* _Data segment_:
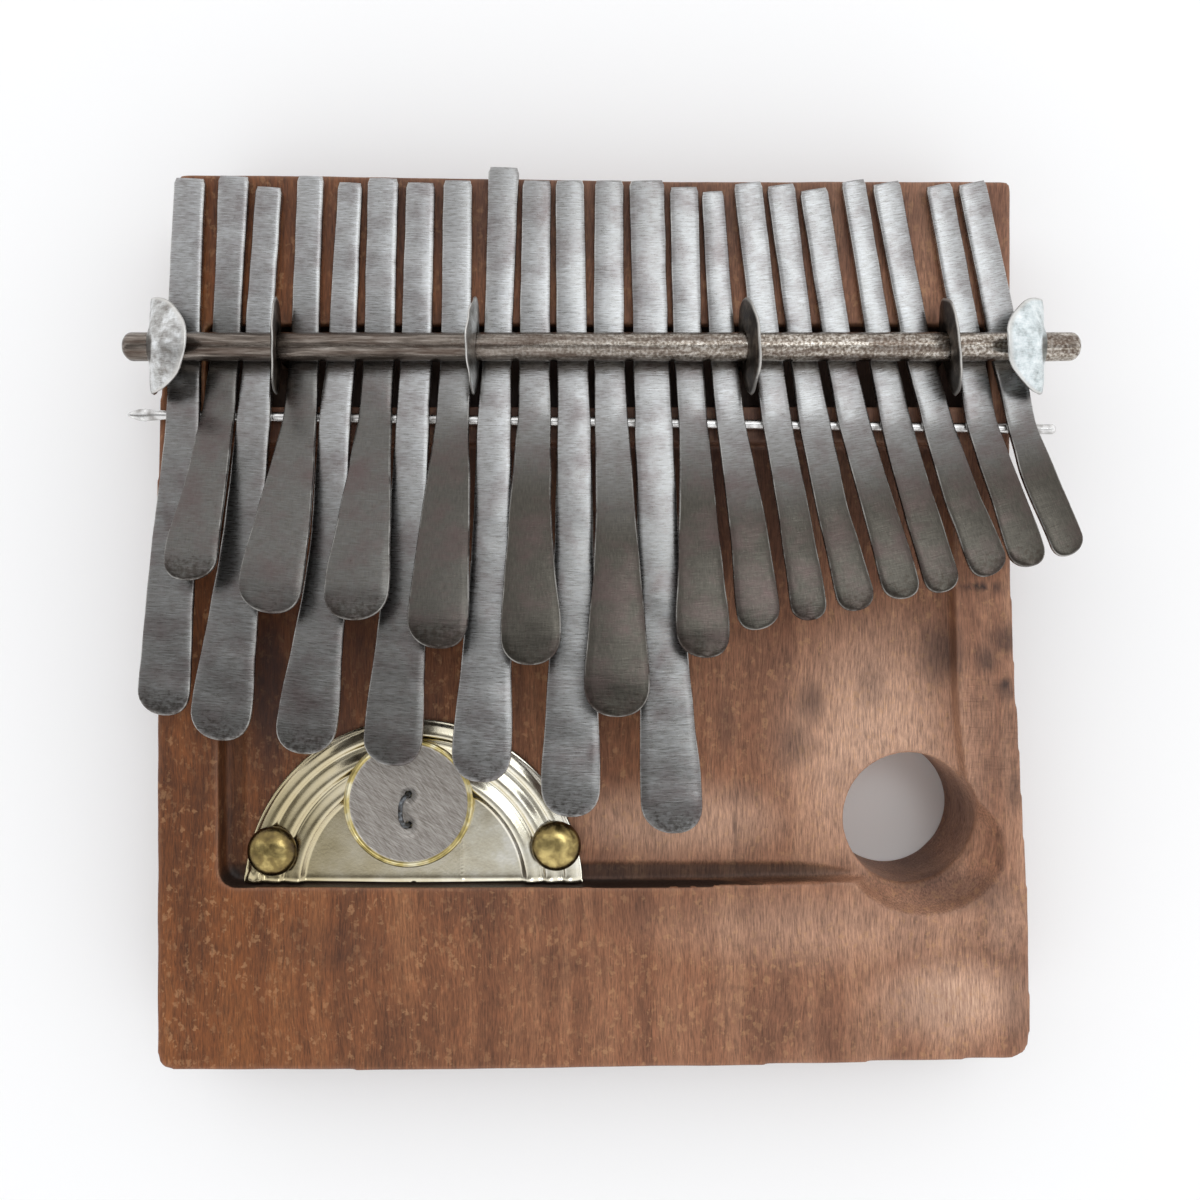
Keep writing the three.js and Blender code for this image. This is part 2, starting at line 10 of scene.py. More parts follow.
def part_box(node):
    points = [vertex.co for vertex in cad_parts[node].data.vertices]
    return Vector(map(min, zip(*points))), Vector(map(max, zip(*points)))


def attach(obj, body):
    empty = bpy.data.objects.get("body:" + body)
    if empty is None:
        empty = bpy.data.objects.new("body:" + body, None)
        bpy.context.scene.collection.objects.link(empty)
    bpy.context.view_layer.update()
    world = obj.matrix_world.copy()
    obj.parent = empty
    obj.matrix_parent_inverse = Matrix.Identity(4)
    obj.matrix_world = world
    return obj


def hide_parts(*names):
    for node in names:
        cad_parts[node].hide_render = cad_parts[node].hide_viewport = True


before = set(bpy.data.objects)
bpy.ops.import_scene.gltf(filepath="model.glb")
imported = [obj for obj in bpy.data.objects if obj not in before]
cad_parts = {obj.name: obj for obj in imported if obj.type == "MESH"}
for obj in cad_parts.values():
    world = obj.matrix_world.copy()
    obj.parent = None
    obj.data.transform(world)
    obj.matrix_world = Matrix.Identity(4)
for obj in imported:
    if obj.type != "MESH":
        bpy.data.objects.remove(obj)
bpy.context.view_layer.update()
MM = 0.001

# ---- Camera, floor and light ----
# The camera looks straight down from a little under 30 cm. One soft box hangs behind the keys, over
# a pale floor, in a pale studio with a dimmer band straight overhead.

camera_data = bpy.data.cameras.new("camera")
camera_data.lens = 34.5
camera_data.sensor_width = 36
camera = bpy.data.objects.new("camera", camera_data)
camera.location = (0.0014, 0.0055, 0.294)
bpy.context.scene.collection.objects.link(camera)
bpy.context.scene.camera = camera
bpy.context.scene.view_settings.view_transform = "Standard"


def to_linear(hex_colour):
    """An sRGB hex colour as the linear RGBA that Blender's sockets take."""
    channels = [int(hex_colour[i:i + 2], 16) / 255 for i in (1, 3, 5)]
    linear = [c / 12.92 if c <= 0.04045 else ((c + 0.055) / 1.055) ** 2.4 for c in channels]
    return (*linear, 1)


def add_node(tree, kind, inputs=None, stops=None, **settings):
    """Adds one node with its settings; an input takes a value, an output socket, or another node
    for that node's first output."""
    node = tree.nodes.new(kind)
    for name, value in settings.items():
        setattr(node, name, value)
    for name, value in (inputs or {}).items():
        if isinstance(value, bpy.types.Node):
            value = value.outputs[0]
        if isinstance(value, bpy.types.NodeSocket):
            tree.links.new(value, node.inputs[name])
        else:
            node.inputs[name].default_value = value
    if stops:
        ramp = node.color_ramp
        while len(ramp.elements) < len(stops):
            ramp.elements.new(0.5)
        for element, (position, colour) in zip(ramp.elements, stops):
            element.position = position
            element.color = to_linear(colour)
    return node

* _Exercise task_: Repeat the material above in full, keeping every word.

* _Task response_:
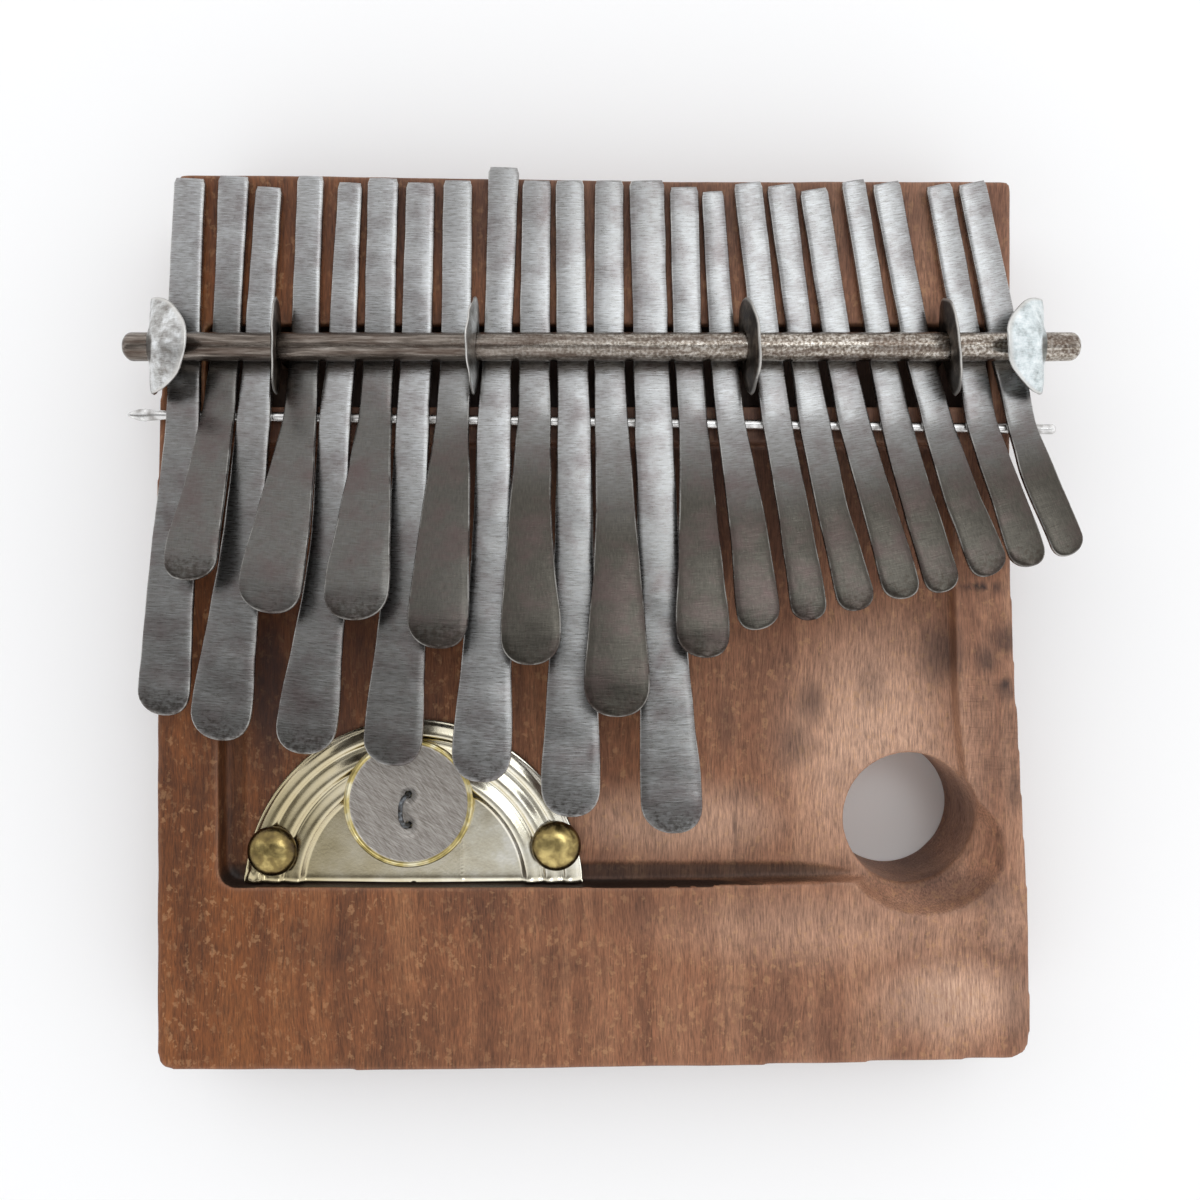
Keep writing the three.js and Blender code for this image. This is part 2, starting at line 10 of scene.py. More parts follow.
def part_box(node):
    points = [vertex.co for vertex in cad_parts[node].data.vertices]
    return Vector(map(min, zip(*points))), Vector(map(max, zip(*points)))


def attach(obj, body):
    empty = bpy.data.objects.get("body:" + body)
    if empty is None:
        empty = bpy.data.objects.new("body:" + body, None)
        bpy.context.scene.collection.objects.link(empty)
    bpy.context.view_layer.update()
    world = obj.matrix_world.copy()
    obj.parent = empty
    obj.matrix_parent_inverse = Matrix.Identity(4)
    obj.matrix_world = world
    return obj


def hide_parts(*names):
    for node in names:
        cad_parts[node].hide_render = cad_parts[node].hide_viewport = True


before = set(bpy.data.objects)
bpy.ops.import_scene.gltf(filepath="model.glb")
imported = [obj for obj in bpy.data.objects if obj not in before]
cad_parts = {obj.name: obj for obj in imported if obj.type == "MESH"}
for obj in cad_parts.values():
    world = obj.matrix_world.copy()
    obj.parent = None
    obj.data.transform(world)
    obj.matrix_world = Matrix.Identity(4)
for obj in imported:
    if obj.type != "MESH":
        bpy.data.objects.remove(obj)
bpy.context.view_layer.update()
MM = 0.001

# ---- Camera, floor and light ----
# The camera looks straight down from a little under 30 cm. One soft box hangs behind the keys, over
# a pale floor, in a pale studio with a dimmer band straight overhead.

camera_data = bpy.data.cameras.new("camera")
camera_data.lens = 34.5
camera_data.sensor_width = 36
camera = bpy.data.objects.new("camera", camera_data)
camera.location = (0.0014, 0.0055, 0.294)
bpy.context.scene.collection.objects.link(camera)
bpy.context.scene.camera = camera
bpy.context.scene.view_settings.view_transform = "Standard"


def to_linear(hex_colour):
    """An sRGB hex colour as the linear RGBA that Blender's sockets take."""
    channels = [int(hex_colour[i:i + 2], 16) / 255 for i in (1, 3, 5)]
    linear = [c / 12.92 if c <= 0.04045 else ((c + 0.055) / 1.055) ** 2.4 for c in channels]
    return (*linear, 1)


def add_node(tree, kind, inputs=None, stops=None, **settings):
    """Adds one node with its settings; an input takes a value, an output socket, or another node
    for that node's first output."""
    node = tree.nodes.new(kind)
    for name, value in settings.items():
        setattr(node, name, value)
    for name, value in (inputs or {}).items():
        if isinstance(value, bpy.types.Node):
            value = value.outputs[0]
        if isinstance(value, bpy.types.NodeSocket):
            tree.links.new(value, node.inputs[name])
        else:
            node.inputs[name].default_value = value
    if stops:
        ramp = node.color_ramp
        while len(ramp.elements) < len(stops):
            ramp.elements.new(0.5)
        for element, (position, colour) in zip(ramp.elements, stops):
            element.position = position
            element.color = to_linear(colour)
    return node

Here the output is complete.